Aim of the task -> Return only the lines running from the top of the entries to the line with "self.tree = tree", inclusive, exactly as written.

Source data ->
***

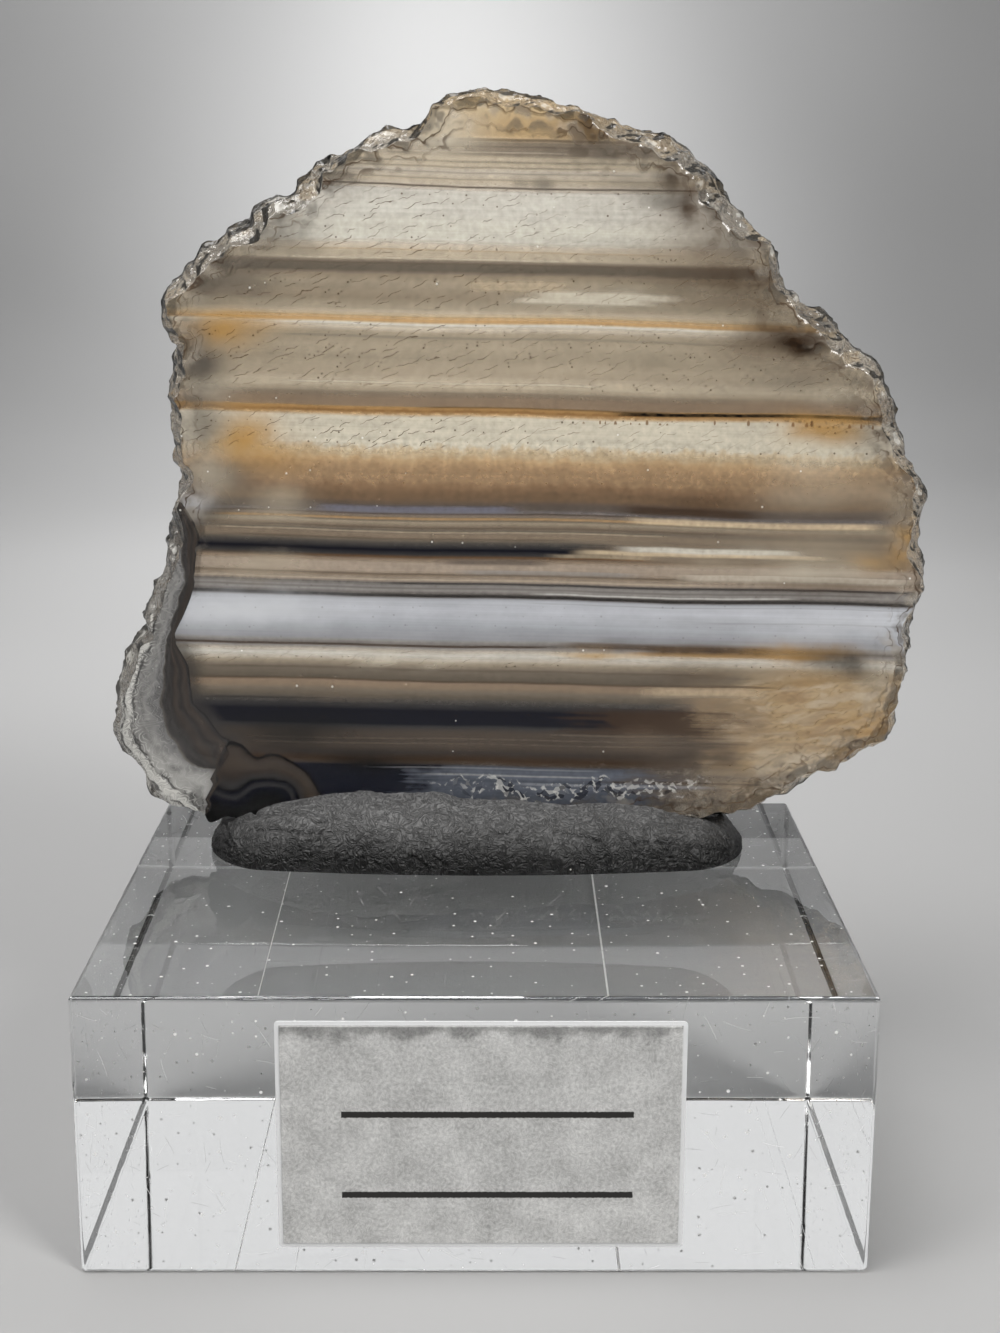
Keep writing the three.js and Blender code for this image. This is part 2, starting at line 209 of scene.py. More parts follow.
class Nodes:
    """A node tree that is written as short calls."""

    def __init__(self, tree):
        self.tree = tree

    def add(self, kind, inputs=None, **settings):
        """A new node; inputs are values or links by name or number, settings are its properties."""
        node = self.tree.nodes.new(kind)
        for key, value in settings.items():
            setattr(node, key, value)
        for key, value in (inputs or {}).items():
            self.put(node.inputs[key], value)
        return node

    def put(self, socket, value):
        """Links a value to an input, or sets a plain number or colour on it."""
        if isinstance(value, Value):
            self.tree.links.new(value.socket, socket)
        else:
            socket.default_value = value

    def out(self, node, key=0):
        return Value(self, node.outputs[key])

    def math(self, operation, *values):
        return self.out(self.add("ShaderNodeMath", dict(enumerate(values)), operation=operation))

    def absolute(self, value):
        return self.math("ABSOLUTE", value)

    def smaller(self, a, b):
        return self.math("MINIMUM", a, b)

    def larger(self, a, b):
        return self.math("MAXIMUM", a, b)

    def place(self):
        """Object coordinates in millimetres, as x, y, z."""
        coordinates = self.add("ShaderNodeTexCoord")
        inputs = {0: self.out(coordinates, "Object"), "Scale": 1 / MM}
        scaled = self.add("ShaderNodeVectorMath", inputs, operation="SCALE")
        split = self.add("ShaderNodeSeparateXYZ", {0: self.out(scaled)})
        return [self.out(split, axis) for axis in "XYZ"]

    def attribute(self, name):
        return self.out(self.add("ShaderNodeAttribute", attribute_name=name), "Fac")

    def vector(self, x, y=0.0, z=0.0):
        return self.out(self.add("ShaderNodeCombineXYZ", {0: x, 1: y, 2: z}))

    def noise(self, vector, scale=1.0, detail=2.0, roughness=0.5, distortion=0.0, dimensions="2D"):
        """Noise from -0.5 to 0.5."""
        node = self.add(
            "ShaderNodeTexNoise",
            {"Vector": vector, "Scale": scale, "Detail": detail, "Roughness": roughness,
             "Distortion": distortion},
            noise_dimensions=dimensions)
        return self.out(node) - 0.5

    def cells(self, vector, scale=1.0, dimensions="2D", randomness=1.0):
        return self.add(
            "ShaderNodeTexVoronoi", {"Vector": vector, "Scale": scale, "Randomness": randomness},
            voronoi_dimensions=dimensions)

    def chances(self, cell):
        """Three random numbers from 0 to 1 for each cell."""
        split = self.add("ShaderNodeSeparateColor", {0: self.out(cell, "Color")})
        return [self.out(split, part) for part in ("Red", "Green", "Blue")]

    def dot(self, cell, size, outer, inner):
        """A round dot in the middle of a cell, soft from outer to inner as shares of its size."""
        return self.step(self.out(cell, "Distance") / size, outer, inner)

    def less(self, value, limit):
        """1 where the value is below the limit, 0 elsewhere."""
        return self.math("LESS_THAN", value, limit)

    def step(self, value, low, high):
        """Smooth step from 0 at low to 1 at high; low may be the larger one."""
        return self.out(self.add(
            "ShaderNodeMapRange", {"Value": value, "From Min": low, "From Max": high},
            interpolation_type="SMOOTHSTEP", clamp=False))

    def share(self, value, low, high):
        """Straight line from 0 at low to 1 at high."""
        return self.out(self.add(
            "ShaderNodeMapRange", {"Value": value, "From Min": low, "From Max": high}, clamp=False))

    def grey(self, value):
        return self.out(self.add("ShaderNodeCombineColor", {0: value, 1: value, 2: value}))

    def near(self, value, centre, half, soft):
        """1 within half of the centre, falling to 0 over soft."""
        return self.step(self.absolute(value - centre), half + soft, half)

    def between(self, value, low, high, soft):
        return self.step(value, low - soft, low) * self.step(value, high + soft, high)

    def ramp(self, value, stops, interpolation="LINEAR"):
        """Colour and alpha at a value from 0 to 1; stops are (position, colour, alpha)."""
        node = self.add("ShaderNodeValToRGB", {0: value})
        node.color_ramp.interpolation = interpolation
        elements = node.color_ramp.elements
        elements.remove(elements[1])
        elements[0].position = stops[0][0]
        elements[0].color = (*stops[0][1], stops[0][2])
        for position, colour, alpha in stops[1:]:
            elements.new(position).color = (*colour, alpha)
        return self.out(node, 0), self.out(node, 1)

    def mix(self, factor, a, b, blend="MIX"):
        """Mixed colour; a and b are colours."""
        a, b = ((*c, 1.0) if isinstance(c, tuple) else c for c in (a, b))
        node = self.add("ShaderNodeMix", {0: factor, 6: a, 7: b}, data_type="RGBA", blend_type=blend)
        return self.out(node, 2)

    def blend(self, factor, a, b):
        """Mixed number."""
        return self.out(self.add("ShaderNodeMix", {0: factor, 2: a, 3: b}, data_type="FLOAT"), 0)

    def bump(self, height, strength, distance):
        return self.out(self.add(
            "ShaderNodeBump", {"Height": height, "Strength": strength, "Distance": distance * MM}))

    def finish(self, inputs, absorption=None):
        """Principled surface, with plain absorption inside where it is asked for."""
        shader = self.add("ShaderNodeBsdfPrincipled", inputs)
        output = self.add("ShaderNodeOutputMaterial")
        self.tree.links.new(shader.outputs[0], output.inputs["Surface"])
        if absorption:
            colour, density = absorption
            inside = self.add("ShaderNodeVolumeAbsorption", {"Color": (*colour, 1.0), "Density": density})
            self.tree.links.new(inside.outputs[0], output.inputs["Volume"])


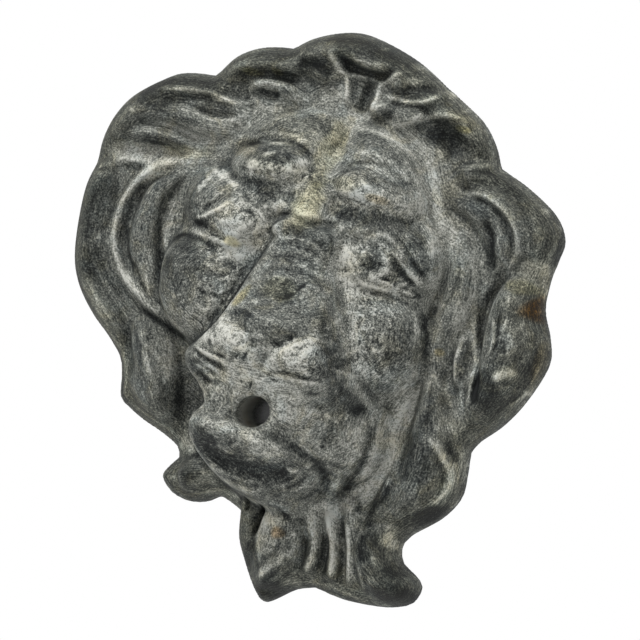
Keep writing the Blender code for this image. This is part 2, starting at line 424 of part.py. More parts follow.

***

Finished exercise ->
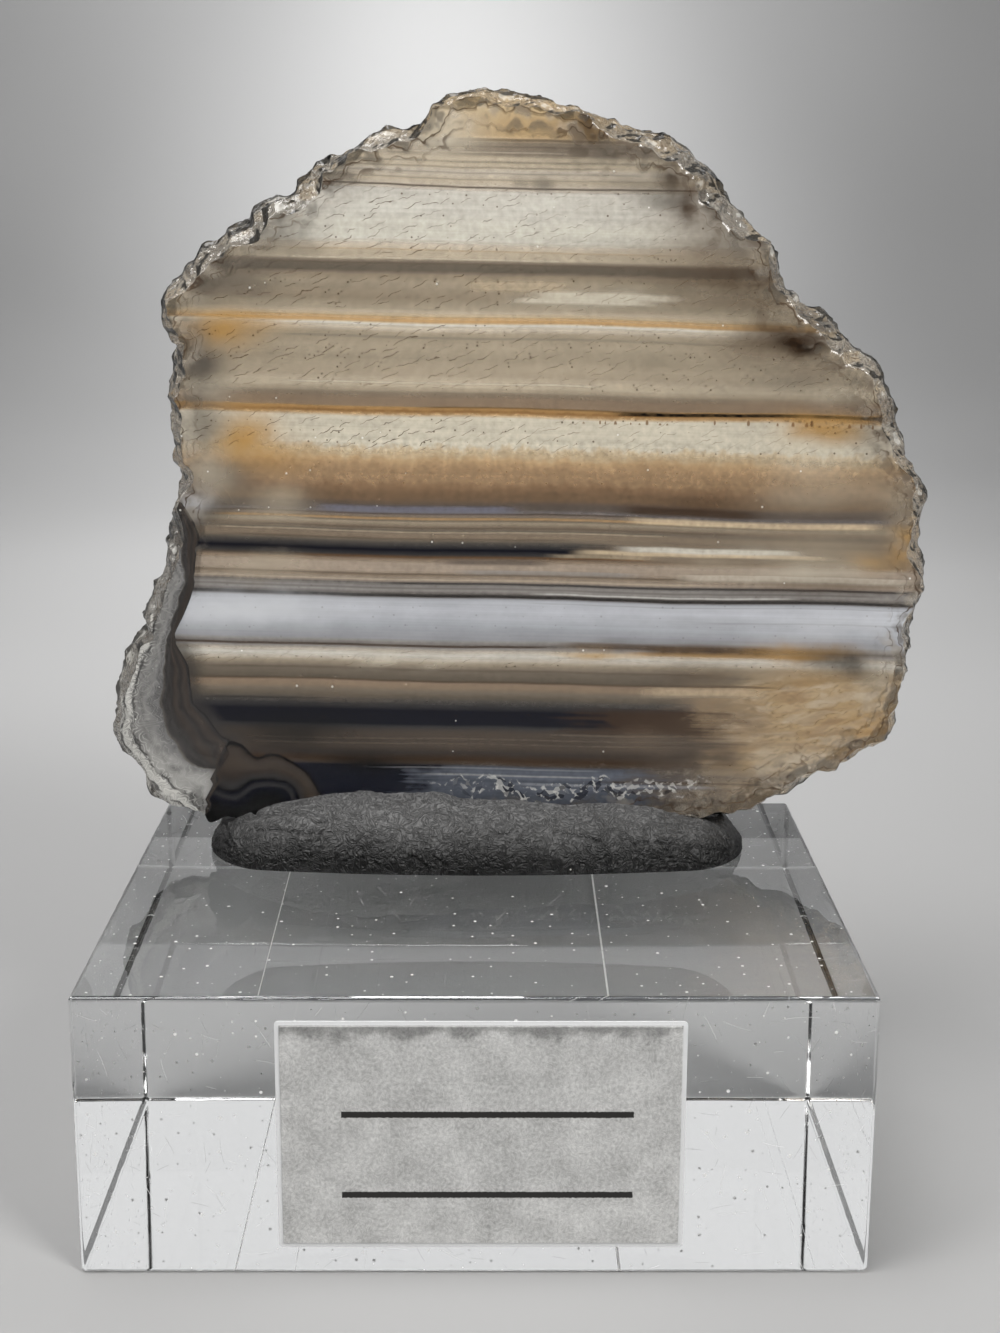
Keep writing the three.js and Blender code for this image. This is part 2, starting at line 209 of scene.py. More parts follow.
class Nodes:
    """A node tree that is written as short calls."""

    def __init__(self, tree):
        self.tree = tree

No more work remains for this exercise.